### Material

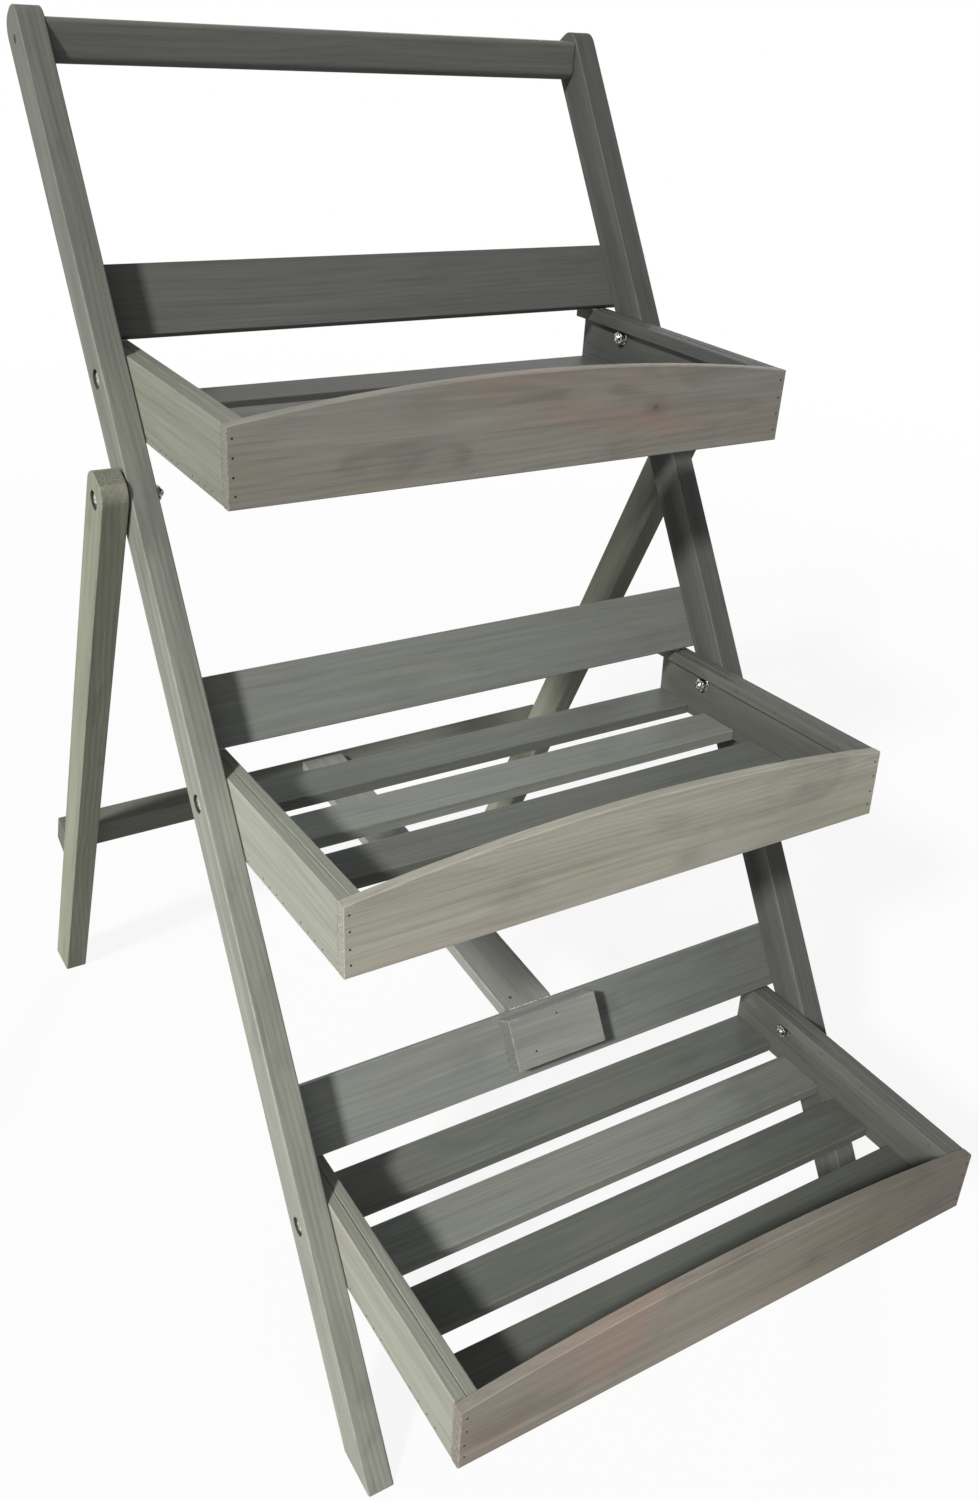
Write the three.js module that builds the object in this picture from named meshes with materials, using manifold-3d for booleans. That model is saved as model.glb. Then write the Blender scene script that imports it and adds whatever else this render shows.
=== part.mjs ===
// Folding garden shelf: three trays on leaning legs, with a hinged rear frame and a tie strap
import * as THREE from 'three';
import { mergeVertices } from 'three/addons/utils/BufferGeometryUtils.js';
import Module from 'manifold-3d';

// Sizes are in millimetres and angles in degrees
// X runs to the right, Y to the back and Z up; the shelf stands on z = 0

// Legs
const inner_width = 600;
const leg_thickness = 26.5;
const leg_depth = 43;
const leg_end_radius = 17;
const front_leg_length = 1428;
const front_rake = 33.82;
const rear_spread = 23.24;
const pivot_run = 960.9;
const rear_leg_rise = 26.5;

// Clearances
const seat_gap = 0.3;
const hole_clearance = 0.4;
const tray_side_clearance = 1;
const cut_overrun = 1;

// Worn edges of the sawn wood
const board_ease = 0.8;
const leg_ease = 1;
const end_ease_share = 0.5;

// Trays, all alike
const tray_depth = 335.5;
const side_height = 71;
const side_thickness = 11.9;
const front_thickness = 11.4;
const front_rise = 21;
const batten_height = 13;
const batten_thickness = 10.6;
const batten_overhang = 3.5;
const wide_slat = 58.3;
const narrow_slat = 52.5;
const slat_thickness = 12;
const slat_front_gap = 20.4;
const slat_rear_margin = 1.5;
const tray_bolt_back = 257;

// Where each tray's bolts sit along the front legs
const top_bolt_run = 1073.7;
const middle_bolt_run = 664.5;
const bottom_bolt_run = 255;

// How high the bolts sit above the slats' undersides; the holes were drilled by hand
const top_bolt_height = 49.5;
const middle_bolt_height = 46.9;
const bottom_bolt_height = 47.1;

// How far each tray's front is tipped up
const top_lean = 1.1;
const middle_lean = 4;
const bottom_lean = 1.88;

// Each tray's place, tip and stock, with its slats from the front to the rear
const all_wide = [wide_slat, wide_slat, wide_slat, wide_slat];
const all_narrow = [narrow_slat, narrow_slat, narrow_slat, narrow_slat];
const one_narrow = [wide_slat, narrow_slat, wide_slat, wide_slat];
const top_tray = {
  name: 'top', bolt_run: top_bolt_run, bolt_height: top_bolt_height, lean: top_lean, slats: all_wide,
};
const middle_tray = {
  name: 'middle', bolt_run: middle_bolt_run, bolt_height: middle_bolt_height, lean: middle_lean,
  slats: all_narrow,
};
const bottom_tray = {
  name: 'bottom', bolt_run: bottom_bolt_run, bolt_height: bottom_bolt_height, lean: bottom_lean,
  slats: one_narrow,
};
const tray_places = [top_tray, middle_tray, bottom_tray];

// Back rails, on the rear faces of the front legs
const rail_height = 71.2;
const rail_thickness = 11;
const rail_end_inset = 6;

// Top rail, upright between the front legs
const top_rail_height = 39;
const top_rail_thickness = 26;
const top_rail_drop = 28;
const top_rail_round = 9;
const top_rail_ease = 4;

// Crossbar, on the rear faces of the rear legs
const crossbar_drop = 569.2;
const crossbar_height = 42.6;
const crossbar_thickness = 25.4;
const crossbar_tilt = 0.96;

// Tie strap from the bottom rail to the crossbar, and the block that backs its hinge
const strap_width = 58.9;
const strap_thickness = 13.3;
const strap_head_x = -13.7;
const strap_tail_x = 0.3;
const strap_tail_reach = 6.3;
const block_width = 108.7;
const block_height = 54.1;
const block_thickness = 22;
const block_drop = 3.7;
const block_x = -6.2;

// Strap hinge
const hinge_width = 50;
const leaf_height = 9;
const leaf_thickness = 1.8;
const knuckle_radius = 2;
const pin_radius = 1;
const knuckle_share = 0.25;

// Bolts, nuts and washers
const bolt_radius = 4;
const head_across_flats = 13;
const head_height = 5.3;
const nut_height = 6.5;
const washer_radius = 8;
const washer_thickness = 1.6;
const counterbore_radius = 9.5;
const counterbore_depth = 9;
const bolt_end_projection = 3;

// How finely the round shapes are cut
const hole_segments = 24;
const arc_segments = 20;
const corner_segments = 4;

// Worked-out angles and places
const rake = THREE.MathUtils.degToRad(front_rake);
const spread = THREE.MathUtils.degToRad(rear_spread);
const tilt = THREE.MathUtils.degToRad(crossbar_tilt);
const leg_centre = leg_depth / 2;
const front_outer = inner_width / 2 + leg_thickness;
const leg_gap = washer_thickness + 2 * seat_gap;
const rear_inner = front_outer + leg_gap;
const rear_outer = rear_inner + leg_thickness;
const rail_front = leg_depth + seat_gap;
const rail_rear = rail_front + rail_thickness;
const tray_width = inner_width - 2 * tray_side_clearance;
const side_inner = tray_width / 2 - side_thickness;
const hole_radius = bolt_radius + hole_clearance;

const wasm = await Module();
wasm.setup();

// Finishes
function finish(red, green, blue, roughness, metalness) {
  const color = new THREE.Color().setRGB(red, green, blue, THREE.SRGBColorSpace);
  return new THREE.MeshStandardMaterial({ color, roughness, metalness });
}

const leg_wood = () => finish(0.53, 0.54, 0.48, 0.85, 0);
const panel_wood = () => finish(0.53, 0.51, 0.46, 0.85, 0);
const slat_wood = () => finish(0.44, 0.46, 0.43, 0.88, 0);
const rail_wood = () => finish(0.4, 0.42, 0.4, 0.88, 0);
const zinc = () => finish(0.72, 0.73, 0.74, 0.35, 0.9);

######

- [Exercise instructions] Scan the listing above and identify each line holding the string "manifold"; copy every such line.

- [Worked answer]
Write the three.js module that builds the object in this picture from named meshes with materials, using manifold-3d for booleans. That model is saved as model.glb. Then write the Blender scene script that imports it and adds whatever else this render shows.
import Module from 'manifold-3d';